Le pan de bois peut être apparent ou caché par un bardage, un clayonnage.
Usage
Ce moyen avait l'avantage de permettre des superpositions d'étages en encorbellement, afin de laisser un passage assez large sur la voie publique et de gagner de la place dans les étages supérieurs. Selon Viollet-le-Duc, le pan de bois était « économique et sain, car, à épaisseur égale, un pan de bois garantit mieux les habitants d'une maison des variations de la température extérieure qu'un mur de brique ou de pierre[2]. »
Histoire
La construction à pan de bois est une des techniques prédominantes de construction depuis Rome (Opus craticium) jusqu'au XIXe siècle période où en France et ailleurs on l'interdit sur la voie publique dans les grandes villes afin d'éviter la communication du feu d'un côté d'une rue à l'autre. Pour la même raison il n'est pas permis d'élever des murs mitoyens en pans de bois[2]. Les plus anciens exemples de pan de bois du Moyen Age, datés par dendrochronologie dateraient du XIIe, en Allemagne, en Angleterre et en France à Tourcoing[3].
La pierre prépondérante au XIIe et XIIIe siècle est remplacée par du pan de bois de qualité au XIVe et XVe siècle[4].
En France, la Normandie est l'une des régions qui compte le plus de maisons à pans de bois. Le territoire manquait en effet de matériaux solides, les hommes se sont donc procurés des matériaux disponibles et peu coûteux : la terre et le bois. La ville de Rouen en conserve près de 2 000, certaines datant même du XIVe siècle, dont un millier ont déjà été restaurées, faisant de cette ville le plus riche témoignage de l’architecture à pans de bois en France. L'Alsace, la Bretagne et le pays basque conservent également de nombreuses bâtisses. Ainsi, les centres-villes de Strasbourg, Colmar, Rennes, Dinan, ou Bayonne, entre autres, ont de nombreuses maisons à colombages.

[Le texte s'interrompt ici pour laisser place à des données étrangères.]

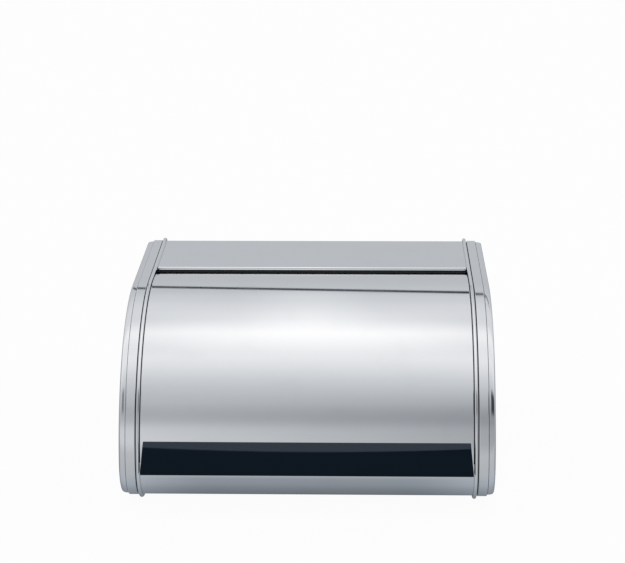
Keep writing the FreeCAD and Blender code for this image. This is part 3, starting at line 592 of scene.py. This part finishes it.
def handle_heights():
    """Heights up the handle's face in degrees, and how far each lies back in the rounded lower edge."""
    turn = np.linspace(0, math.pi / 2, 7)[:-1]
    edge = math.degrees(HANDLE_ROUND / HANDLE_FACE)
    above = np.linspace(HANDLE_LOW + edge, HANDLE_HIGH, 44)
    heights = np.concatenate([HANDLE_LOW + edge * (1 - np.cos(turn)), above])
    return heights, np.concatenate([HANDLE_ROUND * (1 - np.sin(turn)), np.zeros_like(above)])


def handle():
    """The full-width handle, as a grid of points in share of the width and height round the lid axis.

    The face lies at one radius from the lid axis. Above the crest a ledge falls back at a steady
    slope, eased at the crest: radius = face - slope * soft * ln(1 + e^((height - crest) / soft)).
    The ends slant outward downwards, and the front edges there are rounded by a quarter circle.
    """
    across = handle_widths()
    heights, low_drop = handle_heights()
    lean = (heights[None, :] - crest_height(across)[:, None]) / CREST_SOFT
    fall = LEDGE_SLOPE * CREST_SOFT * np.logaddexp(0.0, lean)
    from_end = np.minimum(1.0 - np.abs(across), HANDLE_ROUND / HANDLE_HALF_LOW) * HANDLE_HALF_LOW
    end_drop = HANDLE_ROUND - np.sqrt(np.maximum(HANDLE_ROUND ** 2 - (HANDLE_ROUND - from_end) ** 2, 0.0))
    rounding = np.minimum(np.hypot(end_drop[:, None], low_drop[None, :]), HANDLE_ROUND)
    back_heights = np.linspace(HANDLE_HIGH, HANDLE_LOW, 12)
    back = np.full((len(across), len(back_heights)), HANDLE_BACK)
    radius = np.hstack([HANDLE_FACE - fall - rounding, back])
    height = np.radians(np.concatenate([heights, back_heights]))[None, :]
    z = radius * np.sin(height)
    half_width = HANDLE_HALF_LOW + (HANDLE_HALF_HIGH - HANDLE_HALF_LOW) * z / HANDLE_SLANT_HEIGHT
    x = across[:, None] * half_width
    y = AXIS_Y - radius * np.cos(height)
    vertices = np.stack([x, y, AXIS_Z + z], axis=-1).reshape(-1, 3)
    rows, columns = radius.shape
    faces = wrap_faces(rows, columns, False, True) + first_and_last_rows(rows, columns)
    piece = make_piece("lid_handle_bar", vertices, faces, "lid", "black_gloss", ["lid_handle"], 35.0)
    mark_ledge(piece.data)


def mark_ledge(mesh):
    """The ledge attribute of the handle's finish, which sets its painted light grey and its extra roughness:
    nought on the face, one above the crest.
    """
    place = np.empty(len(mesh.vertices) * 3, np.float32)
    mesh.vertices.foreach_get("co", place)
    x, y, z = place.reshape(-1, 3).T
    height = np.degrees(np.arctan2(z - AXIS_Z, AXIS_Y - y))
    above = (height - crest_height(x / HANDLE_HALF_HIGH)) / LEDGE_BLEND + LEDGE_SHIFT
    ledge = mesh.attributes.new("ledge", "FLOAT", "POINT")
    ledge.data.foreach_set("value", np.clip(above, 0.0, 1.0).astype(np.float32))


for side_name, side_sign in SIDES.items():
    end_cap(side_name, side_sign)
    bead_rim(side_name, side_sign)
lid()
deck()
tray()
rail()
handle()


# ---------------------------------------------------------------- floor, light and camera

FLOOR_HALF = 12.0
FLOOR_GREY = (0.9, 0.9, 0.9, 1.0)
FLOOR_GLOW = 0.95
PAPER_WHITE = (1.0, 1.0, 1.0, 1.0)


def floor():
    """A plain pale floor, mostly glowing, that the polished steel doesn't mirror."""
    mesh = bpy.data.meshes.new("floor")
    corners = FLOOR_HALF * np.array([(-1, -1), (1, -1), (1, 1), (-1, 1)])
    mesh.from_pydata(np.column_stack([corners, np.zeros(4)]).tolist(), [], [[0, 1, 2, 3]])
    sheet = bpy.data.objects.new("floor", mesh)
    bpy.context.scene.collection.objects.link(sheet)
    material = bpy.data.materials.new("pale_floor")
    material.use_nodes = True
    tree = material.node_tree
    tree.nodes.clear()
    output = tree.nodes.new("ShaderNodeOutputMaterial")
    matt = add(tree, "ShaderNodeBsdfDiffuse", Color=FLOOR_GREY)
    glow = add(tree, "ShaderNodeEmission", Color=PAPER_WHITE)
    blend = add(tree, "ShaderNodeMixShader", Fac=FLOOR_GLOW)
    tree.links.new(matt.outputs[0], blend.inputs[1])
    tree.links.new(glow.outputs[0], blend.inputs[2])
    tree.links.new(blend.outputs[0], output.inputs["Surface"])
    mesh.materials.append(material)
    sheet.visible_glossy = False


# How bright the studio is in each direction of the box's side view. 0 is the front horizon, 90 straight
# up and 180 or -180 the back horizon: a broad soft box overhead, plain walls, a dimmer floor.
STUDIO = [
    (-180, 0.50), (-165, 0.24), (-150, 0.24), (-137, 0.27), (-119, 0.32), (-104, 0.36), (-90, 0.41),
    (-78, 0.47), (-66, 0.51), (-50, 0.54), (-21, 0.56), (-6, 0.575), (6, 0.60), (15, 0.60), (21, 0.56),
    (26, 0.465), (32, 0.46), (38, 0.535), (45, 0.615), (52, 0.70), (58, 0.78), (64, 0.88), (71, 0.975),
    (80, 1.07), (92, 1.22), (99, 1.21), (107, 1.11), (116, 1.00), (127, 0.88), (137, 0.80), (148, 0.66),
    (180, 0.56),
]
BRIGHTEST = 1.3

# A band is a smooth step up and a smooth step down: where it starts and ends rising, then where it starts
# and ends falling. Those of height are radians round the side view, and those of x parts of a direction.
LOW_FRONT = (0.0, 0.2, 0.3, 0.95)
OVERHEAD = (1.2, 1.5, 1.8, 2.2)
SHOULDER = (1.62, 1.88, 2.45, 2.6)
CARD_HEIGHTS = (0.50, 0.62, 0.80, 0.92)
RIGHT_CARD, RIGHT_CARD_DARK = (0.13, 0.22, 0.70, 0.85), 0.88
LEFT_CARD, LEFT_CARD_DARK = (-0.55, -0.42, -0.24, -0.16), 0.55

# changes from left to right, as shares of the brightness
LEFT_RIGHT_MIDDLE = 0.03
LEAN, LEAN_LEFT, LEAN_RIGHT = -2.3, -0.10, 0.12
FADE, FADE_LIMIT = -18.0, -0.14

# the dark joint's plane is z = JOINT_BACK * y + JOINT_CLIMB * x
JOINT_BACK, JOINT_CLIMB, JOINT_DARK = 0.735, 0.98, 0.92

# how far the light leans to blue: in the dark, on the floor besides, and for each unit of brightness
COOL_DARK, COOL_FLOOR, COOL_BRIGHT = 0.175, 0.06, -0.14
COOL_LIFT = 0.5
COOL_SHARES = {"Red": -1.0, "Green": -0.55, "Blue": 0.0}


def band(tree, value, edges):
    """One inside a band of the value and nought outside it, with smooth edges."""
    rise_start, rise_end, fall_start, fall_end = edges
    rising = remap(tree, value, rise_start, rise_end, 0.0, 1.0)
    falling = remap(tree, value, fall_start, fall_end, 1.0, 0.0)
    return math_node(tree, "MULTIPLY", rising, falling)


def side_view_level(tree, angle):
    """The brightness at an angle of the side view, along a smooth curve through the STUDIO levels."""
    turn = remap(tree, angle, -math.pi, math.pi, 0.0, 1.0, smooth=False)
    ramp = tree.nodes.new("ShaderNodeValToRGB")
    ramp.color_ramp.interpolation = "CARDINAL"
    stops = ramp.color_ramp.elements
    for number, (degrees, level) in enumerate(STUDIO):
        place = (degrees + 180.0) / 360.0
        stop = stops[number] if number < 2 else stops.new(place)
        stop.position = place
        stop.color = (*[level / BRIGHTEST] * 3, 1.0)
    tree.links.new(turn, ramp.inputs["Fac"])
    return math_node(tree, "MULTIPLY", ramp.outputs["Color"], BRIGHTEST)


def left_right_change(tree, angle, x, below):
    """How the brightness changes from left to right, as a share of itself.

    Low in front the left is brighter. Overhead the soft box fades with the square of the distance from
    the middle, down to a limit, and just behind it narrows. The floor is dimmest in the middle.
    """
    off_centre = math_node(tree, "ADD", x, LEFT_RIGHT_MIDDLE)
    spread = math_node(tree, "ABSOLUTE", off_centre)
    held = math_node(tree, "MINIMUM", math_node(tree, "MAXIMUM", off_centre, LEAN_LEFT), LEAN_RIGHT)
    lean = math_node(tree, "MULTIPLY", held, LEAN)
    fade = math_node(tree, "MULTIPLY", math_node(tree, "POWER", spread, 2.0), FADE)
    fade = math_node(tree, "MAXIMUM", fade, FADE_LIMIT)
    narrowing = remap(tree, spread, 0.0, 0.045, 0.0, -0.11)
    dim = remap(tree, spread, 0.05, 0.105, -0.32, 0.02)
    change = 0.0
    for part, where in (
        (lean, band(tree, angle, LOW_FRONT)),
        (fade, band(tree, angle, OVERHEAD)),
        (narrowing, band(tree, angle, SHOULDER)),
        (dim, below),
    ):
        change = math_node(tree, "MULTIPLY_ADD", part, where, change)
    return change


def wall_joint(tree, x, y, z):
    """How dark the joint between the back wall and the ceiling is. It climbs a little to the right."""
    wall = math_node(tree, "MULTIPLY_ADD", y, -JOINT_BACK, z)
    wall = math_node(tree, "MULTIPLY_ADD", x, -JOINT_CLIMB, wall)
    away = math_node(tree, "ABSOLUTE", wall)
    behind = remap(tree, y, 0.5, 0.6, 0.0, 1.0)
    near_middle = remap(tree, math_node(tree, "ABSOLUTE", x), 0.25, 0.4, 1.0, 0.0)
    return math_node(tree, "MULTIPLY", remap(tree, away, 0.015, 0.062, JOINT_DARK, 0.0),
                     math_node(tree, "MULTIPLY", behind, near_middle))


def side_cards(tree, angle, x):
    """How dark the card low on each side is. The right one is wider and darker."""
    left = math_node(tree, "MULTIPLY", band(tree, x, LEFT_CARD), LEFT_CARD_DARK)
    both = math_node(tree, "MULTIPLY_ADD", band(tree, x, RIGHT_CARD), RIGHT_CARD_DARK, left)
    return math_node(tree, "MULTIPLY", both, band(tree, angle, CARD_HEIGHTS))


def grey_to_the_sides(tree, level, x, z):
    """The brightness running into a plain grey far to each side, lighter higher up."""
    mixed = tree.nodes.new("ShaderNodeMix")
    far_aside = remap(tree, math_node(tree, "ABSOLUTE", x), 0.72, 0.92, 0.0, 1.0)
    grey = remap(tree, z, -0.5, 0.8, 0.30, 0.62)
    for label, value in (("Factor", far_aside), ("A", level), ("B", grey)):
        tree.links.new(value, mixed.inputs[label])
    return mixed.outputs["Result"]


def cooled(tree, level, below):
    """A brightness as a colour: the dimmer a direction, the bluer it is, and the floor is bluer still."""
    cool = math_node(tree, "MULTIPLY_ADD", below, COOL_FLOOR, COOL_DARK)
    cool = math_node(tree, "MULTIPLY_ADD", level, COOL_BRIGHT, cool, clamp=True)
    lift = math_node(tree, "MULTIPLY", level, math_node(tree, "MULTIPLY_ADD", cool, COOL_LIFT, 1.0))
    colour = tree.nodes.new("ShaderNodeCombineColor")
    for label, share in COOL_SHARES.items():
        part = math_node(tree, "MULTIPLY", lift, math_node(tree, "MULTIPLY_ADD", cool, share, 1.0))
        tree.links.new(part, colour.inputs[label])
    return colour.outputs["Color"]


def studio_light():
    """Soft studio light all round for the steel to mirror, and plain white where the camera looks past it."""
    world = bpy.data.worlds.new("studio")
    bpy.context.scene.world = world
    world.use_nodes = True
    tree = world.node_tree
    tree.nodes.clear()
    direction = tree.nodes.new("ShaderNodeTexCoord")
    split = tree.nodes.new("ShaderNodeSeparateXYZ")
    tree.links.new(direction.outputs["Generated"], split.inputs["Vector"])
    x, y, z = (split.outputs[label] for label in "XYZ")
    angle = math_node(tree, "ARCTAN2", z, math_node(tree, "MULTIPLY", y, -1.0))
    below = remap(tree, angle, -1.0, -0.6, 1.0, 0.0)
    change = left_right_change(tree, angle, x, below)
    level = side_view_level(tree, angle)
    level = math_node(tree, "MULTIPLY", level, math_node(tree, "ADD", change, 1.0))
    for dark in (wall_joint(tree, x, y, z), side_cards(tree, angle, x)):
        level = math_node(tree, "MULTIPLY", level, math_node(tree, "SUBTRACT", 1.0, dark))
    level = grey_to_the_sides(tree, level, x, z)
    mirrored = tree.nodes.new("ShaderNodeBackground")
    tree.links.new(cooled(tree, level, below), mirrored.inputs["Color"])
    plain = add(tree, "ShaderNodeBackground", Color=PAPER_WHITE)
    seen = tree.nodes.new("ShaderNodeLightPath")
    choice = tree.nodes.new("ShaderNodeMixShader")
    tree.links.new(seen.outputs["Is Camera Ray"], choice.inputs["Fac"])
    tree.links.new(mirrored.outputs[0], choice.inputs[1])
    tree.links.new(plain.outputs[0], choice.inputs[2])
    output = tree.nodes.new("ShaderNodeOutputWorld")
    tree.links.new(choice.outputs[0], output.inputs["Surface"])


# degrees, and a place in metres
CAMERA_PITCH, CAMERA_ROLL, CAMERA_TURN = 18.24, -0.369, 1.703
CAMERA_PLACE = (52.08 * MM, AXIS_Y - 1683.71 * MM, AXIS_Z + 701.18 * MM)
CAMERA_LENS, SENSOR_WIDTH = 109.17, 36.0
NEAR_CLIP, FAR_CLIP = 0.05, 100.0


def camera():
    """A long lens a little right of the middle, looking down about eighteen degrees."""
    pitch, roll, turn = np.radians([CAMERA_PITCH, CAMERA_ROLL, CAMERA_TURN])
    right = np.array([math.cos(turn), math.sin(turn), 0.0])
    ahead = np.array([-math.sin(turn), math.cos(turn), 0.0])
    forward = ahead * math.cos(pitch) - np.array([0.0, 0.0, math.sin(pitch)])
    up = np.cross(right, forward)
    x_axis = right * math.cos(roll) + up * math.sin(roll)
    y_axis = up * math.cos(roll) - right * math.sin(roll)
    data = bpy.data.cameras.new("camera")
    data.sensor_width = SENSOR_WIDTH
    data.lens = CAMERA_LENS
    data.clip_start, data.clip_end = NEAR_CLIP, FAR_CLIP
    view = bpy.data.objects.new("camera", data)
    bpy.context.scene.collection.objects.link(view)
    matrix = np.eye(4)
    matrix[:3, 0], matrix[:3, 1], matrix[:3, 2] = x_axis, y_axis, -forward
    matrix[:3, 3] = CAMERA_PLACE
    view.matrix_world = Matrix(matrix.tolist())
    bpy.context.scene.camera = view


floor()
studio_light()
camera()
bpy.context.scene.view_settings.view_transform = "Standard"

Dès le XVIe siècle, des ordonnances royales ou municipales interdisant la construction de maisons à pans de bois en raison des risques de communication du feu, et incitent les constructions de pierre ou tout au moins de moellon enduit. Cette réglementation est plus ou moins appliquée mais l'évolution de la mode fait que les propriétaires plâtrent leurs façades afin de leur donner un aspect plus luxueux et moderne. La couverture de cet enduit ne tarde guère à échauffer les bois et à les pourrir. Au début du XIXe siècle, si les façades sur rue sont en pierre, les cloisons, les murs sur cour et les étages supérieurs sont souvent encore construits à pans de bois, tant la légèreté et le bas prix du matériau offre d'avantages[5].

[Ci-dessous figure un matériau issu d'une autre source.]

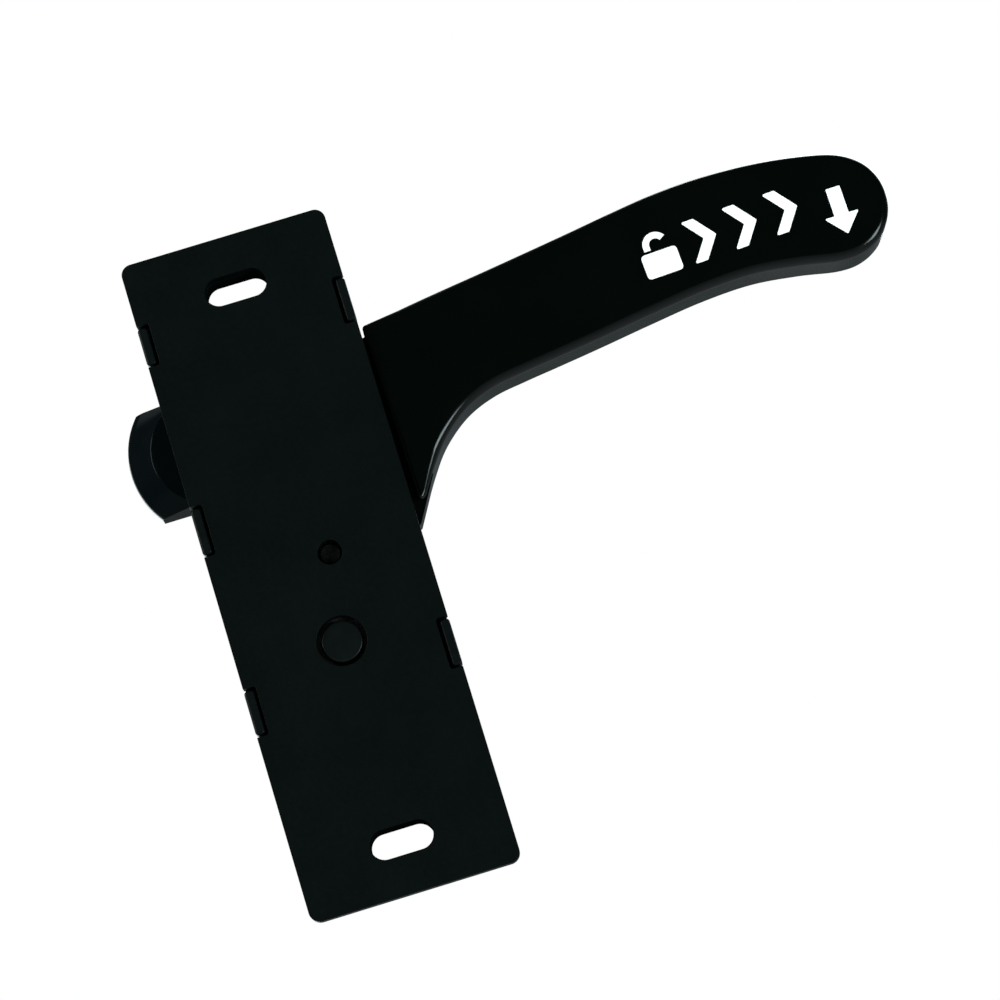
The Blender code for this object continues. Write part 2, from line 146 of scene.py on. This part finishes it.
def glossy(name, low, high, rough, peel=1.0, spec=0.5):
    """Polished black moulding: faint orange peel and hairline variation in its shine."""
    made, tree, shader, where = nodes_of(name)
    tree.links.new(ramp(tree, noise(tree, where, 45.0, 3.0), low, high), shader.inputs["Base Color"])
    tree.links.new(
        spread(tree, noise(tree, where, 260.0, 5.0, 0.65), rough[0], rough[1]),
        shader.inputs["Roughness"],
    )
    shader.inputs["Specular IOR Level"].default_value = spec
    bumps(
        tree, shader,
        (
            (noise(tree, where, 130.0, 1.0, 0.4), 0.05 * peel, 0.0003),
            (noise(tree, where, 2600.0, 2.0, 0.5), 0.04 * peel, 0.00003),
        ),
    )
    return made


def metal(name, low, high, rough, stretch):
    """Plated or drawn steel, with fine lines along one direction."""
    made, tree, shader, where = nodes_of(name)
    shader.inputs["Metallic"].default_value = 1.0
    lines = noise(tree, where, 700.0, 4.0, 0.6, stretch)
    tree.links.new(ramp(tree, lines, low, high), shader.inputs["Base Color"])
    tree.links.new(spread(tree, lines, rough[0], rough[1]), shader.inputs["Roughness"])
    bumps(tree, shader, ((lines, 0.12, 0.00004),))
    return made


PLATE = moulded("plate_moulded_black", (0.0014, 0.0028, 0.0025), (0.0023, 0.0038, 0.0034), (0.36, 0.48), 1.0, 0.037)
COVER = moulded("cover_moulded_black", (0.0020, 0.0034, 0.0033), (0.0032, 0.0046, 0.0045), (0.34, 0.46), 1.0, 0.045)
LEVER = glossy("lever_polished_black", (0.0007, 0.0015, 0.0012), (0.0012, 0.0021, 0.0018), (0.12, 0.17), 1.0, 0.125)
BOLT = glossy("bolt_polished_black", (0.0010, 0.0022, 0.0026), (0.0018, 0.0032, 0.0036), (0.16, 0.24), 1.0, 0.028)
LOCKS = glossy("lock_satin_black", (0.0018, 0.0032, 0.0030), (0.0030, 0.0044, 0.0042), (0.24, 0.36), 1.0, 0.14)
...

De nombreuses maisons à colombage subsistent un peu partout en Europe et des plans de restauration sont mis en œuvre afin de conserver ce type d’habitat considéré comme un patrimoine architectural.
Composition
Le pan de bois repose ordinairement sur un mur en maçonnerie qui a pour but de séparer la construction du sol et de la préserver des effets destructeurs de l'humidité. Sur le mur repose une pièce de bois placée horizontalement qui se nomme sablière et qui forme la base de la construction. C'est dans cette pièce que toutes les autres pièces de la charpente viennent s'assembler. Les pièces d'angle nommées poteaux corniers s'assemblent à tenon et mortaise dans la sablière. Ces pièces doivent avoir toute la hauteur du bâtiment. La séparation du rez-de-chaussée et du premier étage se fait au moyen d'une pièce horizontale nommée également sablière et qui s'assemble dans les poteaux corniers à tenon et mortaise avec embrèvement[7].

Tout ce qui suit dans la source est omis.